Last fall the Board of Directors, at the suggestion of the Overseers laid aside one-third of the tables to be used as general tables on what is popularly known as the "hotel system." It was done with considerable reluctance, not so much because they knew it would be disagreeable to the members of the hall, but because they doubted the practicability of the plan. But it worked well; after the first weeks there were few complaints and except at lunch when there was at times a scarcity of seats, the change worked fairly well. Nevertheless the cooking resources were taxed to the utmost and it was clearly shown that no provision could be made for a greater increase. In addition the system of "checking" was very unsatisfactory, but nobody could devise a better.

This year the Board has transferred three more tables and increased the number of men at them.

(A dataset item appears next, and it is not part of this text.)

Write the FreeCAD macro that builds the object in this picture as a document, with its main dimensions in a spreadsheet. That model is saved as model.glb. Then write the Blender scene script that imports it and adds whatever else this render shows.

It is impossible to accommodate more men with the present facilities for cooking, yet the Overseers are desirous, we understand, of adding two more men to the club tables, which would leave to club tables only their name and enter a wedge toward general tables for the whole hall.

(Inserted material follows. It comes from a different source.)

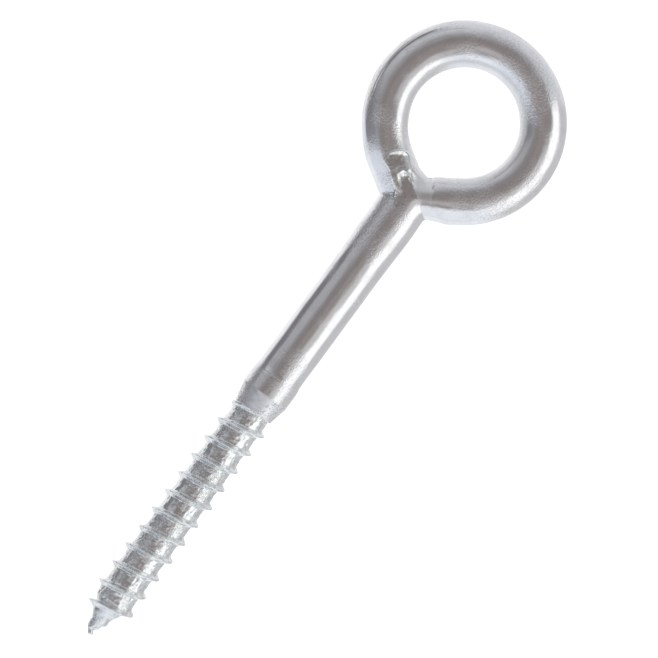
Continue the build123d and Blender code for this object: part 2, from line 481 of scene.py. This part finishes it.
# bent and welded rod; the shoulder needs its radius too
rod = dict(
    wireRadius=4.775 * mm,  # of the ring and its arms
    shankRadius=5.0 * mm,
    swellRadius=5.2 * mm,
    swellLength=11.0 * mm,
    swellBack=0.35,  # share of its length from its thickest place to the bend
    swellLoss=0.6,  # share of it that is gone again just past the bend's start
    swellLossEnd=2 * mm,
    armAngle=57.5,  # between the shank and an arm, degrees
    bendRadius=5.7 * mm,  # of the fused tube's bend into the fixed arm; the skin itself is mitred there
    mitreBlend=0.35 * mm,
    # the weld drew the free arm a little out of line: how far, and where down the arm that starts and ends
    armBow=0.5 * mm,
    bowFrom=inMm(-7, 1.5),
    bowTo=inMm(5, 11),
    bowAcross=7 * mm,
    cornerFill=0.7 * mm,  # weld metal in the corner of the opening
    fillFrom=inMm(4.5, 8.5),  # down the free arm
    # the fixed arm's outer side was squeezed by the bend: distance from the joint, and depth
    neck=lengths((2.5, 0.75), (3.5, 0.69), (5.8, 0.42), (7.6, 0.0)),
    cutCorner=inMm(-2.3, 5.5),  # the free arm's cut end on its outer side, from the joint
    cutNormal=(-0.937, -0.35),
    cutFrom=-3 * mm,  # across the arm
    cutFlare=(-4.2 * mm, 1.2),  # where the cut end turns away, and how steeply
    # the fill's edge on the fixed arm: distance from the joint, depth, width, and how far across the arm it fades
    creaseAt=4.6 * mm,
    creaseDepth=0.42 * mm,
    creaseWidth=0.2 * mm,
    creaseAcross=inMm(0.5, 4.5),
    creaseBelow=-1 * mm,
    creaseSlant=0.07,
    jointBlend=0.6 * mm,  # softness of the inside corners
    jointReach=15 * mm,  # beyond this, only one part of the rod counts
    jointPasses=5,  # over which a point near the joint settles on the skin
    jointSlope=0.2,  # least slope taken for the blended skin
    insideSquareness=2.35,  # 2 is round; the bending die left the eye's inner side a little square
    squareReach=7 * mm,  # down an arm
    unevenness=lengths((0.05, 9.0, 2.6), (0.016, 3.5, 0.9)),  # height, length and width
    # drawn lines: stretch of the ring, in degrees from the fixed arm, and share of the way to the outer side
    scoredRing=((176, 188), (250, 262)),
    scoredSide=((0.58, 0.66), (0.88, 0.97)),
    # duller plating inside the eye: share of the way to the inner side, then the stretch in degrees
    dullSide=(0.58, 0.74),
    dullMiddle=147,
    dullHalf=150,
    inBand=0.6 * mm,  # how far the rod reaches into the band
    startFlat=0.4 * mm,  # stretch of that end which stays as it is
    voxel=0.27 * mm,
    shankSteps=60,
    bendSteps=14,
    fixedArmSteps=10,
    freeArmSteps=14,
    ringSteps=96,
    slices=64,
)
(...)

Granting that the system has succeeded better than was expected, it is still far from perfect and we fail to see how it can be extended to the whole hall. From the standpoint of those who after all have to eat there and bear the practical illustration of the experiment, the general table system is not desirable. But from the steward's standpoint - which is that the facilities are now overtaxed and cannot be increased - it is evident that something must be done.

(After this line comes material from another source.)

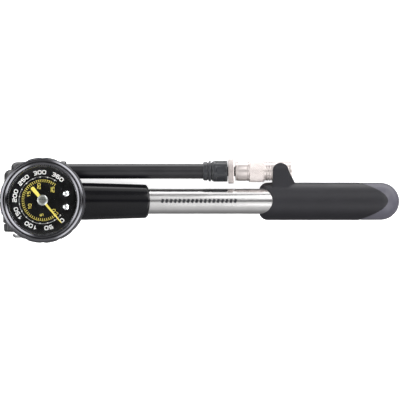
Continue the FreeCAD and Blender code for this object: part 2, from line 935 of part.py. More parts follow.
def make_swivel_housing():
    """The turning block at the hose's start: a round hub with a boss for the hose."""
    inner_rounding, outer_rounding = 1.6, 3.7
    low, high = d.housing_low_y, d.housing_high_y
    radius = d.housing_radius
    hub = (
        (low, 0.0),
        (low, radius - inner_rounding),
        Corner(low + inner_rounding, radius, inner_rounding),
        (high - outer_rounding, radius),
        Corner(high, radius - outer_rounding, outer_rounding),
        (high, 0.0),
    )
    bore = d.post_radius + FIT
    blank = joined(
        "housing_blank",
        turned("housing_hub", "Y", CROSS, hub),
        rod("housing_boss", "X", HOSE, d.boss_radius, d.cross_x, d.boss_end_x),
    )
    gallery = rod("housing_gallery", "X", (d.gallery_y, d.axis_z), 0.8, d.cross_x, d.boss_end_x)
    cap_room = rod("cap_room", "Y", CROSS, d.swivel_cap_radius + 0.3, high, d.swivel_cap_y + 2.0)
    housing = cut(
        "swivel_housing",
        blank,
        rod("housing_bore", "Y", CROSS, bore, low - 1.0, high + 1.0),
        cap_room,
        gallery,
        rod("barb_socket", "X", HOSE, d.hose_bore, d.boss_end_x - 3.0, d.boss_end_x + 1.0),
    )
    keep(housing, "swivel_housing")


def barb_outline(start, grip_start, step, count):
    """A fitting with saw-tooth rings that hold the hose, thick end first."""
    bore = 1.2
    root = d.hose_bore - 0.35
    crest = d.hose_bore - 0.02
    points = [(start, bore), (start, crest), (grip_start, crest)]
    place_x = grip_start
    for _ in range(count):
        points += [(place_x + 0.02 * step, root), (place_x + step, crest)]
        place_x = place_x + step
    return points + [(place_x, bore)]


def mirrored(points, about):
    """The same outline, end for end."""
    return [(about * 2.0 - along, across) for along, across in reversed(points)]


def make_hose():
    start = d.boss_end_x + 2.0
    end = d.crimp_end_x
    outline = (
        (start, d.hose_bore),
        (end, d.hose_bore),
        (end, d.hose_radius),
        (start, d.hose_radius),
    )
    keep(turned("hose", "X", HOSE, outline), "hose")
    socket_end = d.boss_end_x - 3.0
    barb = barb_outline(socket_end + 0.05, start + 1.0, 2.4, 4)
    keep(turned("swivel_barb", "X", HOSE, barb), "swivel_barb")
    barb_end = d.collar_start_x + 1.8
    half = barb_outline(as_size(0.0), as_size(3.0), 2.4, 4)
    outline = mirrored(half, barb_end / 2.0)
    keep(turned("connector_barb", "X", HOSE, outline), "connector_barb")


def make_hose_ferrule():
    """The collar that grips the hose where it leaves the swivel."""
    start, end = d.boss_end_x, d.ferrule_end_x
    wall_end = start + 2.0
    radius = d.ferrule_radius
    waist = radius - 0.45
    outline = (
        (start, d.hose_bore + 0.02),
        (wall_end, d.hose_bore + 0.02),
        (wall_end, d.hose_radius + 0.02),
        (end, d.hose_radius + 0.02),
        (end, radius - 0.6),
        Corner(end - 0.6, radius, 0.6),
        (end - 3.0, radius),
        (end - 3.4, waist),
        (end - 5.0, waist),
        (end - 5.4, radius),
        (start, radius),
    )
    keep(turned("hose_ferrule", "X", HOSE, outline), "hose_ferrule")


def make_connector_collar():
    """The crimped ring on the hose's end and the faceted grip collar behind it."""
    start, end = d.crimp_start_x, d.crimp_end_x
    inner = d.hose_radius + 0.02
    ring = d.collar_radius - 0.85
    ridge = d.collar_radius - 0.15
    crimp = (
        (start, inner),
        (end, inner),
        (end, ridge),
        (start + 3.3, ridge),
        (start + 3.0, ring - 0.5),
        (start + 2.7, ring),
        (start + 0.4, ring),
        (start, ring - 0.4),
    )
    keep(turned("crimp_ring", "X", HOSE, crimp), "crimp_ring")
    low, high = d.collar_start_x, d.collar_end_x
    radius = d.collar_radius
    stem_start = low + 1.8
    collar = (
        (low, 2.25),
        (stem_start, 2.25),
        (stem_start, 3.0),
        (high, 3.0),
        (high, radius - 0.5),
        (high - 0.5, radius),
        (low + 0.4, radius),
        (low, radius - 0.4),
    )
    blank = turned("collar_blank", "X", HOSE, collar)
    flats = [collar_flat(index) for index in range(6)]
    keep(cut("connector_collar", blank, *flats), "connector_collar")


# How far the collar's uppermost flat leans towards +Y, in degrees.
FLAT_LEAN = 5.0


def collar_flat(index):
    """A block that planes one of the collar's six flats."""
    depth = 0.45
    side = block(
        f"collar_flat_{index}",
        (d.collar_start_x + 2.0, -6.0, d.collar_radius - depth),
        (d.collar_end_x - 1.4, 6.0, d.collar_radius + 3.0),
    )
    turn = FreeCAD.Rotation(V(1, 0, 0), 60.0 * index - FLAT_LEAN)
    reach = V(value_of(d.collar_start_x) + 2.0, -6.0, value_of(d.collar_radius) - depth)
    centre = V(0.0, value_of(d.hose_y), value_of(d.axis_z))
    side.setExpression("Placement.Base.x", None)
    side.setExpression("Placement.Base.z", None)
    side.Placement = FreeCAD.Placement(centre + turn.multVec(reach), turn)
    return side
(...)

That something lies in the erection of the new dining hall which the Overseers were meditating erecting at the time they proposed the change at Memorial. For a moderate sum a wooden hall can be erected on Holyoke street to accomodate a thousand men at a cost of board nearly equal to that at Memorial. The time has surely now come for this building. It will remedy the undesirable results of the general tables to students and relieve the pressure on the facilities at Memorial. The change there has fulfilled its part, - it has afforded temporary relief and it can afford no more. We need better facilities and those must come in a new dininghall.